The research includes details of the fees charged to clients for initial and ongoing advice support.  It reveals that engagement fees charged for insurance-only advice, where the an upfront commission option was selected, range between $200 and $3,300.

The second edition of the Adviser Pricing Models Research Report outlines information collated from 433 financial advice businesses that represent a cross section of Australian advice practices.

Advisers and dealers interested to acquire the Report, which is only available in hard copy, can click here to contact Elixir Consulting.



4 COMMENTS

  1. I was at an adviser forum recently where one of the platform speakers proudly said that he rebated insurance commission and charged a fee with other other advice. He gave an example of a super roll over and replacing insurance with nil commission. When I compared my low fee for a relatively simple transaction and low fee for ongoing advice, which in effect is ‘just being there’, my low fee, but with full commission on insurance was lower on an ongoing basis than the fee for service and nil commission from this adviser. Which adviser is offering the better deal? This is an option that advisers who are good at insurance advice should consider.

  2. There is a huge difference in what clients are prepared to pay for risk advise as a standalone service, or if the risk advise is part of a total Financial plan that includes Investments, Finance and budgeting.
    If you want total clarity and the truth about what clients are prepared to pay,then ask them a simple question.

    “How much are you prepared to pay for advise on your Life Insurance needs?

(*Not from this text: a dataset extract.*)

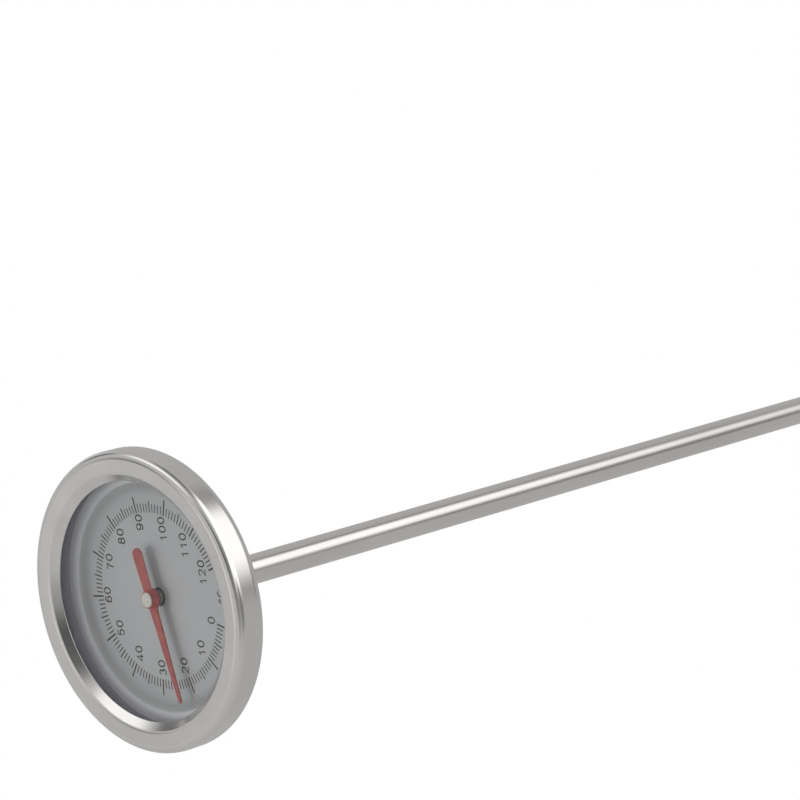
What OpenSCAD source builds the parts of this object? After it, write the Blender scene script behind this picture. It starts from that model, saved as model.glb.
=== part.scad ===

    Many Financial Planners have not been honest with themselves when they state they charge a fee for Financial Planning advise, ( including Insurance advise)which in many cases they have cross subsidised the Insurance fee from the Finance,Investment and budgeting component of their advise model,which clients “are” prepared to pay for.
    Clients pay for advise and services that interest and excites them.
    Iam yet to meet a client that is overly interested, yet alone excited by advise on Insurance and the best result we have had when popping the question about how much would they pay for Insurance advise, has been a sobering reality check.
    In other words,my outgoings would exceed my incomings and staff would have to be let go. Then I would close the doors,as working for a loss with nil income to me after paying the Business expenses, is not a attractive proposition.
    It is a interesting exercise and I would be the first to charge fee’s proportionate to the time and expertise required to specialise in Risk advising.
    The only thing that seems to stop me,is the clients are not interested in paying.

  3. Jeremy and Mark are spot on ….if you are a pure risk adviser, try charging a client a fee commensurate with your time outlay when their insurance has been declined for health reasons…….you’ve got buckley’s.

    Ignoring this, why would prospects entertain any fee for risk advice, when they are constantly told they can do it themselves, online, over the phone…..and pay ZIP

    Of course, we know that the quality of the product is not the same, but the prospects really have……. NO IDEA

    Sorry Elixir, I think you need to sample pure risk advisers, rather than financial planners trying to pull their business’s from the ashes of the GFC, over regulation and Industry Fund slurs…….. with an old “marketing ploy”.

  4. I completely agree with Gary C, one of the issues that annoy me greatly is that the very same insurance companies are on TV 24/7 spouting do it yourself to clients, at zero cost in time or money, yet at the same time the insurance companies expect loyalty from us at the coalface. Trying to convey to a client you are going to charge them (for example) $2,000 for the time spent on their insurance needs, as well as the premium they have to pay, is very difficult. You would have to be a compelling salesman to do this. I have been doing this for 25 years and to be honest, i do not see any change occuring, all i see is companies like Elixir charging $1,999 for a booklet that has clearly been gleaned from practises that do not specialise in the Risk arena.